You have to ask yourself what kind of an idiot would listen to something that isn't Parky (or me) interviewing celebrities (real or fake) and be satisfied with that. That sounds like Parky, but it isn't him. It's just a computer guessing what he'd say. Again my audience doesn't really need to have a computer to guess for them - I expect he'll reference his missing testicle or tell that story about being wanked off by a ventriloquist dummy again at this point. Overall it's probably best for my audience if they just imagine me talking to whoever they want me to talk to and then send my wife a pound to buy groceries with. Deal?
It'll be interesting to see how this whole AI thing plays out (though I fear that I won't live long enough to see this, so will have to get an AI version of myself to observe it instead). Ignoring the porn industry's use of the tech, which I assume will end up being 99% of it, we'll be able to bring back dead or lazy film stars to appear in new movies, obviously, but I think it might eventually transcend even that. Why pay to see an AI version of a real person, when you can create AI people who are more beautiful and more talented. And if you run an entertainment studio, why pay real people when you can create better imaginary people and pay them in imaginary money? Our celebs and pop stars will be posters on our walls or faces on sex robots that we can make all our worst dreams come true with, but only live in a manufactured dream scape, where they will be safe from stalkers and press intrusion (though journalists can use AI to make up stories about them and stalkers and murderers can imprison and kill them as often as they want).
Ultimately AI can replace the execs who are really are and always have been an unnecessary cog in the wheel and keep all the money in a virtual bank.
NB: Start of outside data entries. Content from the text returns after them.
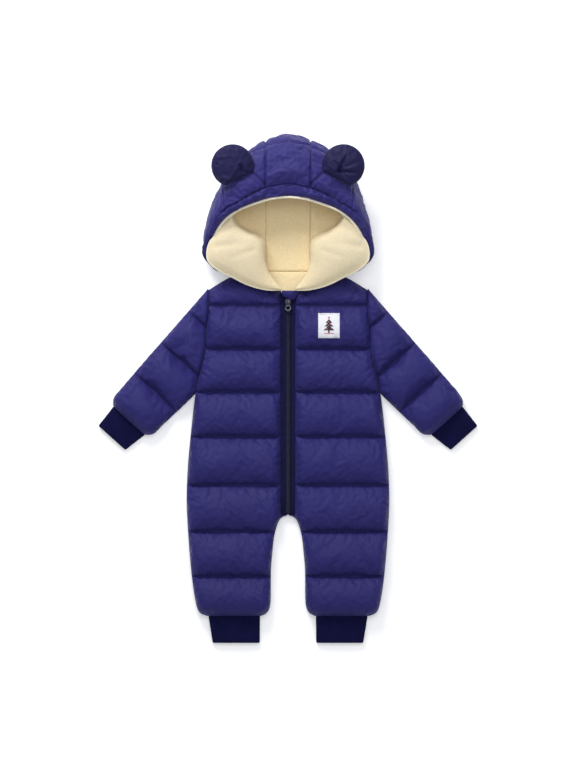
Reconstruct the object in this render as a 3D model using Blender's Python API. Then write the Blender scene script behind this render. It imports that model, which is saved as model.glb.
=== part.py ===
"""Baby snowsuit laid out on its back. Metres, +Z up, +Y towards the hood, origin under the middle.

Every cloth piece is its own closed solid, cut to the garment's real outline. The front panels lie on the
back panel, the sleeves, cuffs and ankle ribs are flattened tubes, and the hood is an open, lined shell.
"""

import math

import bmesh
import bpy
from mathutils import Vector
from mathutils.bvhtree import BVHTree

SEAM_GAP = 0.0003  # between two pieces that are sewn together
BACK_TOP = 0.009  # the back panel's thickness, and the height of the side seams
FRONT_BOTTOM = BACK_TOP + SEAM_GAP
LINE_LOFT = 0.0095  # a panel's thickness where it is quilted down
PUFF = 0.0155  # what a filled channel rises above its quilting lines
EDGE_LOFT = 0.003  # a front panel's thickness at its side seam
ZIP_EDGE_LOFT = 0.0075  # and beside the zip
ARM_EDGE_LOFT = 0.010  # and at the armhole

HEM_Y = -0.384
QUILT_LINES = (HEM_Y, -0.316, -0.240, -0.1615, -0.079, -0.0035, 0.070, 0.144)
CROTCH_Y = -0.2125
UNDERARM = (0.157, -0.007)
SHOULDER = (0.136, 0.169)
BACK_NECK_Y = 0.1995
ZIP_HALF = 0.0122  # half the width of the zip's two tapes together

HOOD_CENTRE_Y = 0.280
HOOD_STRIP = 0.038  # half the width of the hood's centre strip
HOOD_WALL = 0.006
BRIM_WALL = 0.004
LINING_WALL = 0.003
LINING_FLOOR = HOOD_WALL + SEAM_GAP + LINING_WALL

CUFF_WALL = 0.0038

for old in list(bpy.data.objects):
    bpy.data.objects.remove(old, do_unlink=True)


def material(name, colour, roughness, metallic=0.0):
    made = bpy.data.materials.new(name)
    made.use_nodes = True
    shader = made.node_tree.nodes["Principled BSDF"]
    shader.inputs["Base Color"].default_value = (*colour, 1.0)
    shader.inputs["Roughness"].default_value = roughness
    shader.inputs["Metallic"].default_value = metallic
    return made


SHELL = material("shell_cloth", (0.045, 0.040, 0.150), 0.6)
FLEECE = material("cream_fleece", (0.80, 0.72, 0.50), 0.95)
RIB = material("rib_knit", (0.012, 0.014, 0.070), 0.9)
TAPE = material("zip_tape", (0.012, 0.012, 0.045), 0.8)
CHAIN = material("zip_chain", (0.020, 0.020, 0.035), 0.4)
METAL = material("zip_metal", (0.09, 0.09, 0.11), 0.35, 1.0)
PATCH = material("patch_cloth", (0.86, 0.87, 0.90), 0.8)


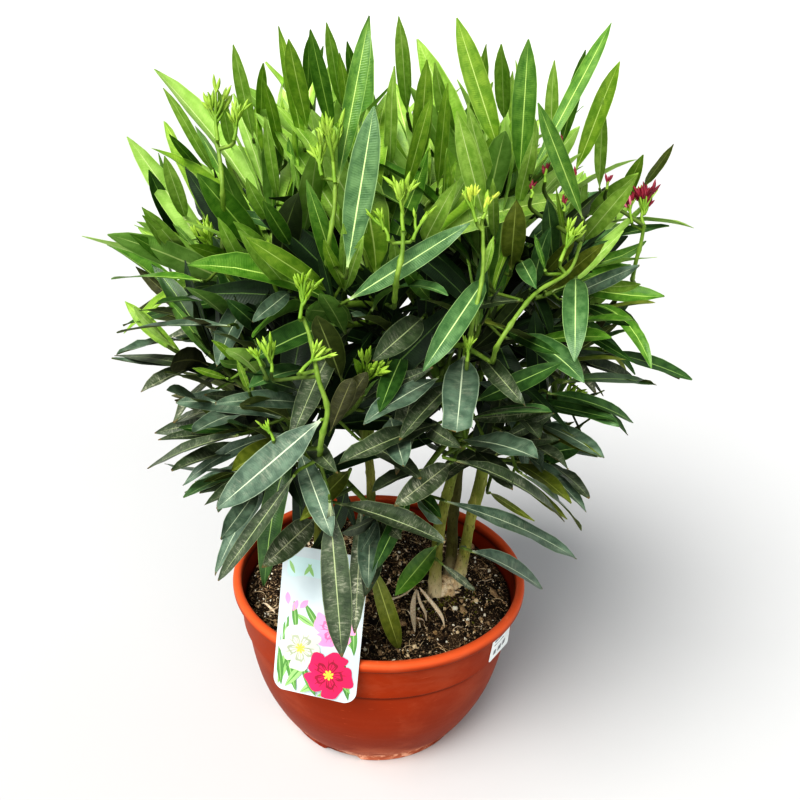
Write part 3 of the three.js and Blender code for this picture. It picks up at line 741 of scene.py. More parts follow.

Presumably it will eventually get fed up with the imperfect public too and replace them with AI punters and then shut the whole thing off from us or maybe do away with us entirely,
But at least I can finally get to hear Michael Parkinson interview Mr Beast, so it will all be worth it.
We have gone to Cheddar to see my folks. The kids are showing off for their grandparents and being very funny, but I had to endure a five minute roast from my 9 year old daughter who simply pointed out all of my flaws with little added wit. It was still quite impressive and funny and included such surprises for me as "You have boggly eyes and no eye lashes" and "You married someone half your age." Luckily I have a thick skin, though I couldn't sleep tonight so maybe its connected,
Ernie declared he was going to do a rap about his mum, which went on for a while, but the memorable opening was:
"You have got a hairy butt
And an ugly face
And not in a good way."
Just in case you'd misconstrued his meaning there.